Ebenso wenig habe es eine Verfolgung der russischen Minderheit in der Ukraine gegeben. »Beim Menschengerichtshof sind nie Beschwerden über eine Verfolgung der russischsprachigen Minderheit eingegangen.«
Die Menschen in der Ukraine wollten keine staatliche Willkür mehr – das hätten die Demonstrationen gezeigt. Sie fühlten sich als Europäer und wollten Bestandteil Europas sein. Dem stünden die Pläne Putins gegenüber, der die Wahl in der Ukraine nicht wolle, weil die große Mehrheit sich für eine prowestliche Regierung aussprechen würde. Nach Einschätzung von Brok habe Putin aber deutlich mehr als nur die Ostukraine
im Blick. Sein Weg führe über die Südukraine nach Transnistrien und Moldawien.
Brok machte aber auch deutlich, dass der Westen wegen der Ukraine keine Krieg führen werde. Stattdessen müssten Wirtschaftssanktionen schrittweise verschärft werden. »Putin muss klar werden, dass er hier einen großen Fehler macht.« Natürlich gebe es mit Blick auf russische Gas- und Öllieferungen eine gewisse Abhängigkeit. »Energie ist immer eine politische Waffe.« Deutschland würde das meistern – wenn auch mit Opfern.
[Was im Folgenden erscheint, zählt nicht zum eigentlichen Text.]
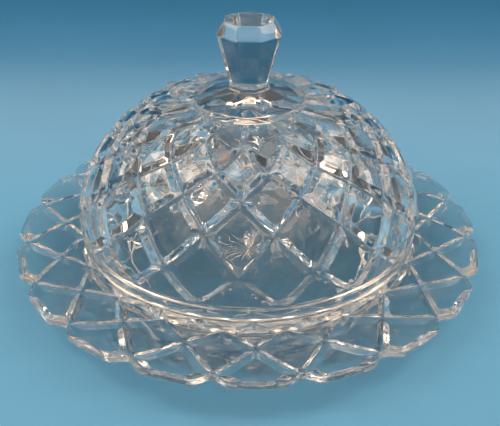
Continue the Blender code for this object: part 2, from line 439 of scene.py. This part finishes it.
def add_block(
    skin, relief, edges, insets, ripple, slope, flatness=0.0, crown=0.0, ease=BLOCK_EASE
):
    """One raised block: a rounded V bevel from its groove lines, then a slightly crowned top.

    Flatness brings the top closer to one plane, and ease is how often its outline is eased.
    """
    outer = np.concatenate(edges)
    sizes = [len(edge) for edge in edges]
    side = np.repeat(np.arange(len(edges)), sizes)
    share = np.concatenate([np.arange(n) / n for n in sizes])[:, None]
    corner_uv = np.array([edge[0] for edge in edges])
    centre = corner_uv.mean(axis=0)
    corners = relief.flatten(corner_uv, centre)
    inner = inset_corners(corners, np.array(insets))
    after = (side + 1) % len(edges)
    chord = corners[side] * (1 - share) + corners[after] * share
    bow = relief.flatten(outer, centre) - chord
    shoulder = rounded(inner[side] * (1 - share) + inner[after] * share + bow, ease)
    rise = slope * max(insets)

    origin = relief.point(centre)
    up = relief.normal(centre)

    def top(xy):
        uv = relief.unflatten(xy, centre)
        return relief.point(uv) + relief.normal(uv) * rise

    edge_top = top(shoulder)
    plane = ((edge_top - origin) @ up).mean()

    def eased(points):
        height = (points - origin) @ up
        return points + (flatness * (plane - height))[:, None] * up

    edge_top = eased(edge_top)
    edge_base = relief.point(relief.unflatten(shoulder, centre))
    start = relief.point(outer)
    loops = [start]
    for t in BEVEL_STEPS:
        ramp = soft_ramp(t)
        loop = start + t * (edge_base - start) + ramp * (edge_top - edge_base)
        loops.append(loop + ramp * ripple(loop) * up)
    middle = shoulder.mean(axis=0)
    for t in BLOCK_STEPS:
        loop = eased(top(middle + (shoulder - middle) * t)) + crown * (1 - t**2) * up
        loops.append(loop + ripple(loop) * up)
    heart = eased(top(middle[None]))[0] + crown * up
    skin.add(np.array(loops), heart + ripple(heart)[0] * up)


# Cover


def dome_radius(height):
    """Radius of the superellipse dome at a height."""
    share = (height - DOME_BASE_Z) / DOME_HEIGHT
    return COVER_RADIUS * (1 - share**DOME_POWER) ** (1 / DOME_POWER)


def cover_relief():
    """Lattice of the dome, from below its foot band up to the pad."""
    knots = [(COVER_RADIUS, DOME_BASE_Z)]
    knots += [(dome_radius(z), z) for z in COVER_CROSSINGS_Z]
    knots.append((PAD_RADIUS, PAD_FOOT_Z))
    return Relief(COVER_LOBES, COVER_TURN, knots, 1)


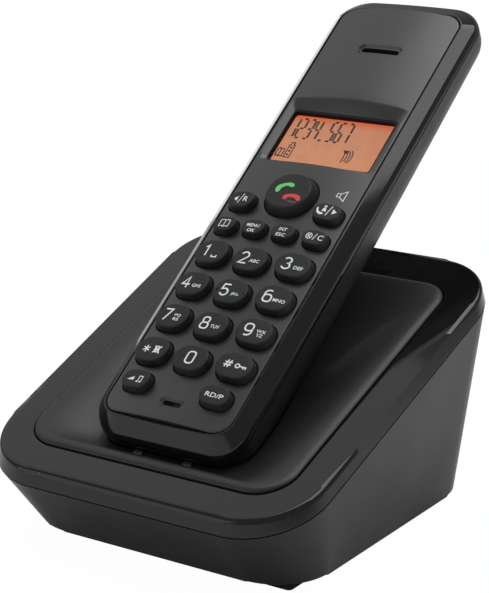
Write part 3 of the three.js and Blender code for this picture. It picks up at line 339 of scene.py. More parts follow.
def bridge(bm, loops, closed=False):
    pairs = list(zip(loops, loops[1:]))
    if closed:
        pairs.append((loops[-1], loops[0]))
    for first, second in pairs:
        if len(first) != len(second):
            bmesh.ops.bridge_loops(bm, edges=first + second)
            continue
        for one, two in zip(first, second):
            bm.faces.new((one.verts[0], one.verts[1], two.verts[1], two.verts[0]))


def held(bm, loops, distances):
    # adds a loop close to each one that gets rounded, so that the flats between them shade flat
    result = []
    for index, loop in enumerate(loops):
        for other in (index - 1, index + 1):
            if other > index:
                result.append(loop)
            if distances[index] and 0 <= other < len(loops):
                copies = []
                for edge, far in zip(loop, loops[other]):
                    way = (far.verts[0].co - edge.verts[0].co).normalized()
                    copies.append(bm.verts.new(edge.verts[0].co + way * distances[index]))
                result.append([bm.edges.new(pair) for pair in zip(copies, copies[1:] + copies[:1])])
    return result


def cap(bm, loop):
    bmesh.ops.edgeloop_fill(bm, edges=loop)


def roundEdges(bm, edges, width, steps):
    bmesh.ops.bevel(bm, geom=edges, offset=width, offset_type="OFFSET", segments=steps, profile=0.5,
                    affect="EDGES", clamp_overlap=True, material=-1)


def shadeByAngle(bm, angle):
    for face in bm.faces:
        face.smooth = True
    for edge in bm.edges:
        edge.smooth = edge.is_manifold and edge.calc_face_angle(0) < math.radians(angle)


def finishPiece(name, bm, material, place, angle=shadeAngle):
    # from the piece's own frame to the object's
    bmesh.ops.remove_doubles(bm, verts=bm.verts, dist=weldGap)
    bmesh.ops.recalc_face_normals(bm, faces=bm.faces)
    bm.transform(place)
    shadeByAngle(bm, angle)
    mesh = bpy.data.meshes.new(name)
    bm.to_mesh(mesh)
    bm.free()
    mesh.materials.append(material)
    piece = bpy.data.objects.new(name, mesh)
    bpy.context.collection.objects.link(piece)
    return piece


def bakeModifiers(piece):
    bpy.context.view_layer.update()
    bm = bmesh.new()
    bm.from_object(piece, bpy.context.evaluated_depsgraph_get())
    piece.modifiers.clear()
    for face in bm.faces:
        face.material_index = 0
    bmesh.ops.remove_doubles(bm, verts=bm.verts, dist=bakedWeldGap)
    shadeByAngle(bm, shadeAngle)
    bm.to_mesh(piece.data)
    bm.free()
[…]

Für Russland würde dies aber bedeuten, dass 60 bis 70 Prozent seiner Einnahmen wegbrechen, wenn die Lieferung von Gas und Öl eingestellt würde. Um weniger abhängig zu sein, solle Deutschland zunehmend die erneuerbaren Energien nutzen, weil es die nicht importieren müsse, forderte Brok. Der Europaabgeordnete prophezeite eine Renaissance der Nato als gemeinsames Verteidigungsbündnis. Und nur ein starkes Europa könne sich dieser Herausforderung stellen. »Auch deshalb sollten alle sich an
der Europawahl beteiligen« – mit dieser Aufforderung beendete Brok seinen Vortrag.